Police Colonel Thawornsiri said Tuesday that a joint police-military team investigating the area close to the Malaysian border “could find some more camps, but not many.”

Since the discovery of the initial camp, authorities have arrested three local officials and suspended a local police chief.

The Nation reported Tuesday that Thailand’s police chief, General Somyot Punpanmuang, had announced the suspension of General Sunthorn Chalermkiart, the police chief of Satun, a province neighboring Songkhla.

“It is because Sunthorn has close ties with a suspected leader of the trafficking ring,” said Punpanmuang.

Twelve police officers in Songkhla were also transferred Monday to inactive posts on suspicion of receiving bribes from traffickers, reported the Nation.

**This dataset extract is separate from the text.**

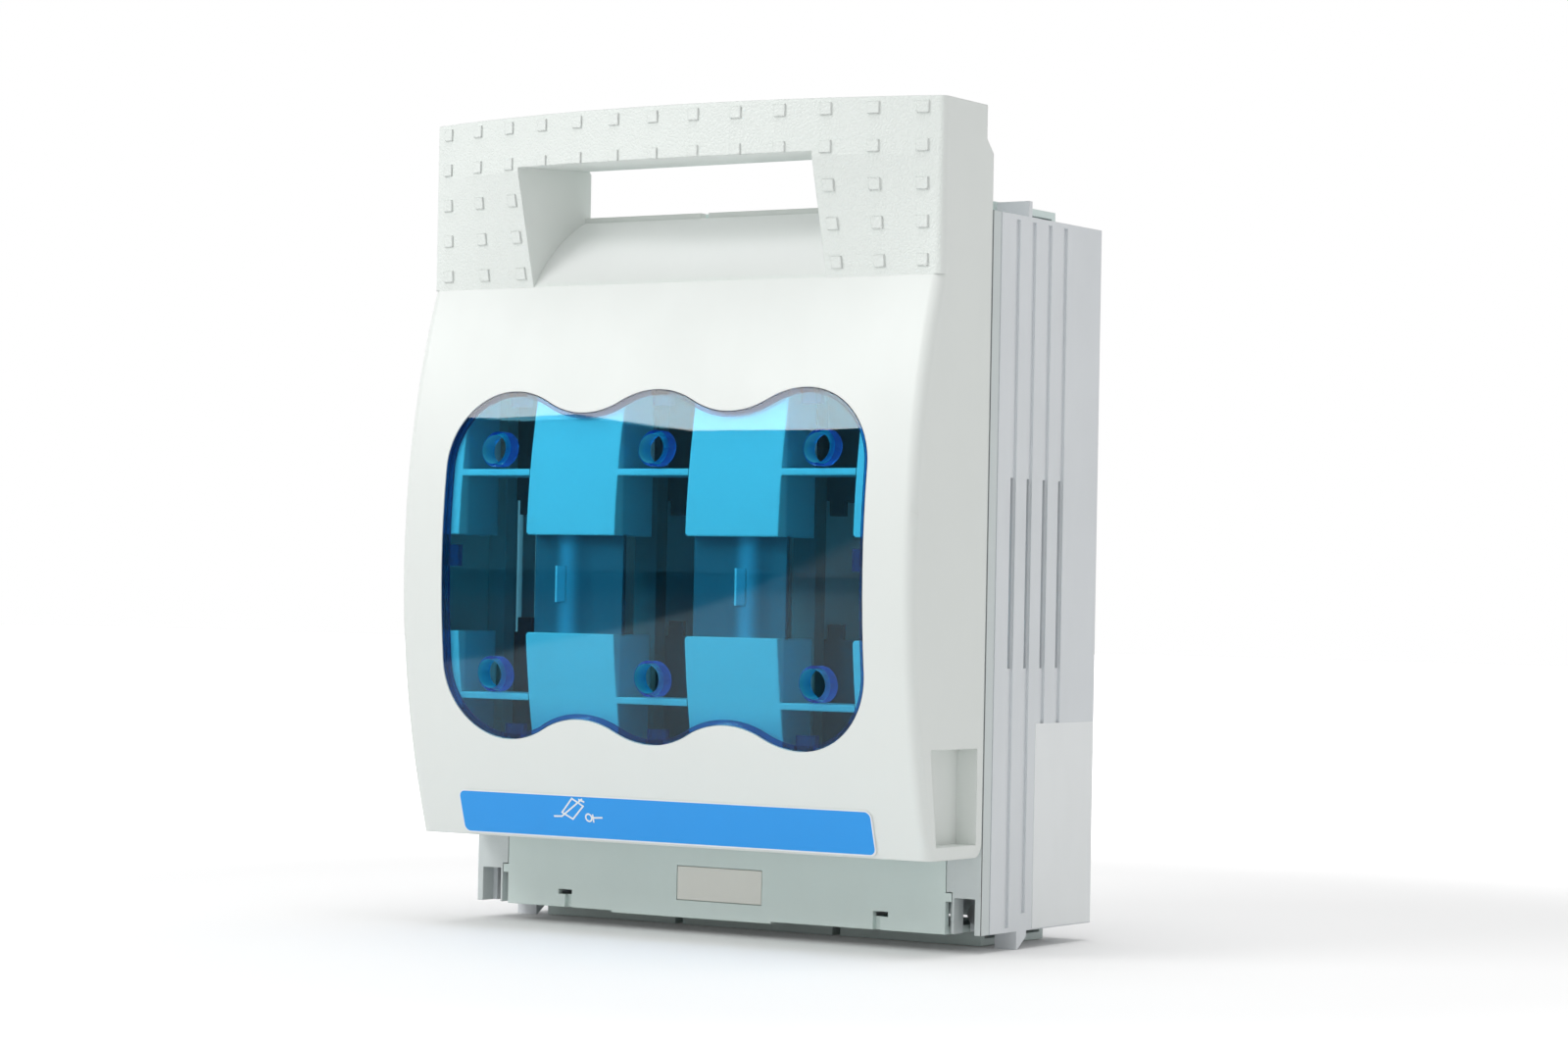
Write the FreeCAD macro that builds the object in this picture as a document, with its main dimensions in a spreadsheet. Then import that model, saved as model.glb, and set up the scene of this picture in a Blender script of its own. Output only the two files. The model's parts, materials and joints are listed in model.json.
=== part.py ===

A major human trafficker -- nicknamed “Anwar of Songkhla” -- was arrested last week in Nakhon Sri Thammarat province, to the north of Songkhla, and charged with human trafficking and abduction against ransom.

Anwar is Rohingya, along with most of the victims.

The gruesome discovery of the corpses has shocked the country, which is under heavy pressure from the United States and European Union for its paltry record on human trafficking. 

Last year, it was given the lowest possible ranking in a U.S. state department's human trafficking report, while earlier this month the EU gave Thailand six months to improve efforts in combating illegal fishing by trawlers on which migrants are used in “slave-like conditions.”

“The Songkhla graves are a turning point,” the Bangkok Post stated in an editorial on Monday. 

“This government must bring justice to the dead of Sadao or face unmitigated shame at home and abroad.”

Most of the Rohingya who end up in the camps are from Rakhine state in Western Myanmar. 

After violent clashes in the summer of 2012 with Buddhist Rakhine, they began to flee en masse in order to find safety and work in Malaysia and beyond. 

At first, they boarded rickety boats controlled by human smugglers -- which sometimes sank during the trip across the Andaman Sea -- but since last year they have been travelling on larger vessels.

Bangladeshis are also increasingly using human smugglers to go to what they see as the economic promise of Malaysia. But some of them -- along with the Rohingya -- are kidnapped and forced to board the boats.

Once arriving near the Thai coast, they are taken by truck to camps hidden in the jungle and detained until their families pay ransom.

They are then left to attempt to cross the border into Malaysia.